- _WORK TO DO_
Output the data exactly, with every line intact.

- _STORED DATA_
########################################
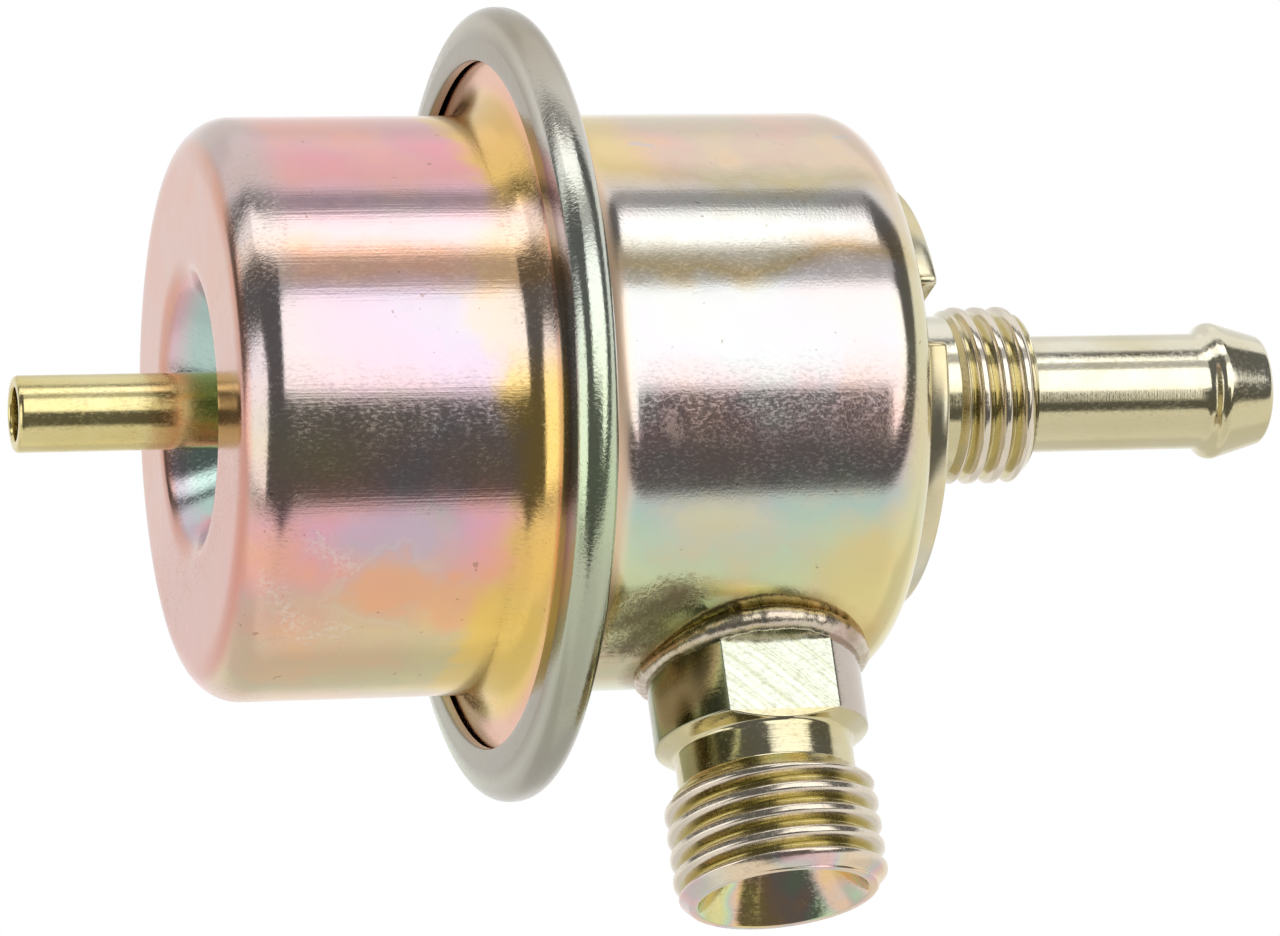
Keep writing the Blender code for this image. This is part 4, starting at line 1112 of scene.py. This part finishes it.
def within(g, azimuth, elevation, corners, soft):
    """1 inside the outline, 0 outside it, and soft degrees between."""
    middle_a = sum(corner[0] for corner in corners) / len(corners)
    middle_e = sum(corner[1] for corner in corners) / len(corners)
    share = 1.0
    for (a0, e0), (a1, e1) in zip(corners, corners[1:] + corners[:1]):
        length = math.hypot(a1 - a0, e1 - e0)
        way_a, way_e = (e0 - e1) / length, (a1 - a0) / length
        if (middle_a - a0) * way_a + (middle_e - e0) * way_e < 0.0:
            way_a, way_e = -way_a, -way_e
        depth = g.sum(g.times(azimuth, way_a), g.times(elevation, way_e))
        edge = a0 * way_a + e0 * way_e
        share = g.times(share, g.span(depth, edge - 0.5 * soft, edge + 0.5 * soft))
    return share


def make_world():
    """White room whose camera side is dark with bright panels, as a product studio is."""
    world = bpy.data.worlds.new("studio")
    world.use_nodes = True
    bpy.context.scene.world = world
    world.node_tree.nodes.clear()
    g = Graph(world.node_tree)
    x, y, z = g.axes(g.add("ShaderNodeTexCoord").outputs["Generated"])
    azimuth = g.math("DEGREES", g.math("ARCTAN2", g.times(x, -1.0), g.times(y, -1.0)))
    elevation = g.math("DEGREES", g.math("ARCSINE", z))
    level = 1.0
    for strength, soft, corners in STUDIO:
        share = within(g, azimuth, elevation, corners, soft)
        level = g.sum(level, g.times(share, g.minus(strength, level)))
    # the camera itself sees plain white
    seen = g.add("ShaderNodeLightPath").outputs["Is Camera Ray"]
    level = g.sum(level, g.times(seen, g.minus(1.0, level)))
    room = g.add("ShaderNodeBackground")
    g.put(room.inputs["Color"], (1.0, 1.0, 1.0))
    g.put(room.inputs["Strength"], level)
    g.put(g.add("ShaderNodeOutputWorld").inputs[0], room.outputs[0])
    world.cycles.sampling_method = "MANUAL"
    world.cycles.sample_map_resolution = 1024


make_camera()
make_world()

bpy.context.scene.view_settings.view_transform = "Standard"

floor_half, floor_z = 3.0, -0.6
floor_mesh = bpy.data.meshes.new("floor")
floor_mesh.from_pydata(
    [(x * floor_half, y * floor_half, floor_z) for x, y in ((-1, -1), (1, -1), (1, 1), (-1, 1))],
    [], [(0, 1, 2, 3)],
)
floor = new_object("floor", floor_mesh)
floor_look = Nodes("floor", 0.6, metallic=0.0)
paper = floor_look.noise(40.0, 4.0, 0.6, 61.0)
floor_look.done(
    floor_look.mix(paper, lit(240, 240, 240), lit(246, 246, 246)), floor_look.bump(paper, 2e-4),
    floor_look.span(paper, 0.3, 0.7, 0.5, 0.7),
)
floor_mesh.materials.append(floor_look.material)
floor.visible_camera = False
floor.visible_glossy = False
########################################
- _SOLUTION FOR THIS EXERCISE_
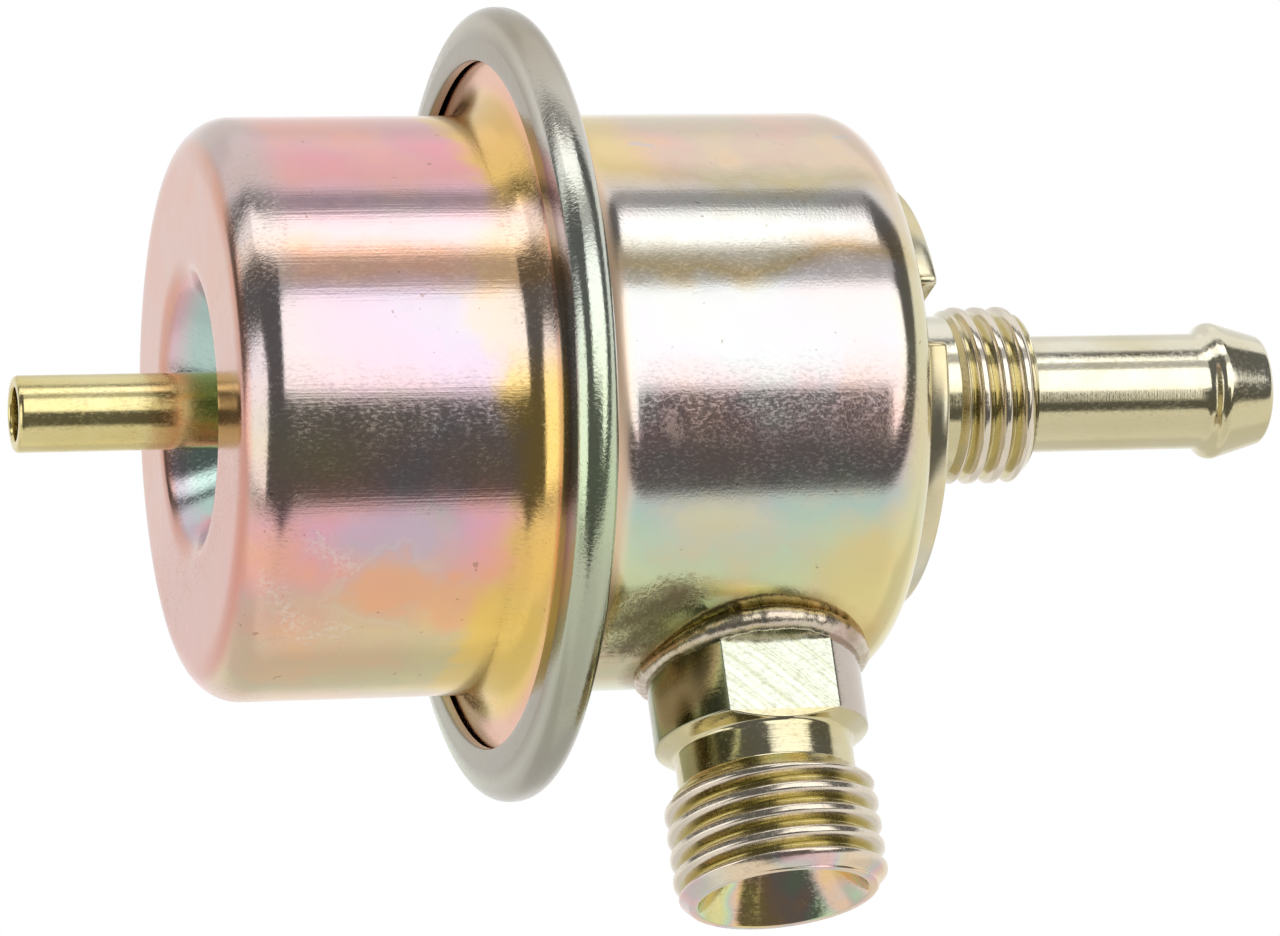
Keep writing the Blender code for this image. This is part 4, starting at line 1112 of scene.py. This part finishes it.
def within(g, azimuth, elevation, corners, soft):
    """1 inside the outline, 0 outside it, and soft degrees between."""
    middle_a = sum(corner[0] for corner in corners) / len(corners)
    middle_e = sum(corner[1] for corner in corners) / len(corners)
    share = 1.0
    for (a0, e0), (a1, e1) in zip(corners, corners[1:] + corners[:1]):
        length = math.hypot(a1 - a0, e1 - e0)
        way_a, way_e = (e0 - e1) / length, (a1 - a0) / length
        if (middle_a - a0) * way_a + (middle_e - e0) * way_e < 0.0:
            way_a, way_e = -way_a, -way_e
        depth = g.sum(g.times(azimuth, way_a), g.times(elevation, way_e))
        edge = a0 * way_a + e0 * way_e
        share = g.times(share, g.span(depth, edge - 0.5 * soft, edge + 0.5 * soft))
    return share


def make_world():
    """White room whose camera side is dark with bright panels, as a product studio is."""
    world = bpy.data.worlds.new("studio")
    world.use_nodes = True
    bpy.context.scene.world = world
    world.node_tree.nodes.clear()
    g = Graph(world.node_tree)
    x, y, z = g.axes(g.add("ShaderNodeTexCoord").outputs["Generated"])
    azimuth = g.math("DEGREES", g.math("ARCTAN2", g.times(x, -1.0), g.times(y, -1.0)))
    elevation = g.math("DEGREES", g.math("ARCSINE", z))
    level = 1.0
    for strength, soft, corners in STUDIO:
        share = within(g, azimuth, elevation, corners, soft)
        level = g.sum(level, g.times(share, g.minus(strength, level)))
    # the camera itself sees plain white
    seen = g.add("ShaderNodeLightPath").outputs["Is Camera Ray"]
    level = g.sum(level, g.times(seen, g.minus(1.0, level)))
    room = g.add("ShaderNodeBackground")
    g.put(room.inputs["Color"], (1.0, 1.0, 1.0))
    g.put(room.inputs["Strength"], level)
    g.put(g.add("ShaderNodeOutputWorld").inputs[0], room.outputs[0])
    world.cycles.sampling_method = "MANUAL"
    world.cycles.sample_map_resolution = 1024


make_camera()
make_world()

bpy.context.scene.view_settings.view_transform = "Standard"

floor_half, floor_z = 3.0, -0.6
floor_mesh = bpy.data.meshes.new("floor")
floor_mesh.from_pydata(
    [(x * floor_half, y * floor_half, floor_z) for x, y in ((-1, -1), (1, -1), (1, 1), (-1, 1))],
    [], [(0, 1, 2, 3)],
)
floor = new_object("floor", floor_mesh)
floor_look = Nodes("floor", 0.6, metallic=0.0)
paper = floor_look.noise(40.0, 4.0, 0.6, 61.0)
floor_look.done(
    floor_look.mix(paper, lit(240, 240, 240), lit(246, 246, 246)), floor_look.bump(paper, 2e-4),
    floor_look.span(paper, 0.3, 0.7, 0.5, 0.7),
)
floor_mesh.materials.append(floor_look.material)
floor.visible_camera = False
floor.visible_glossy = False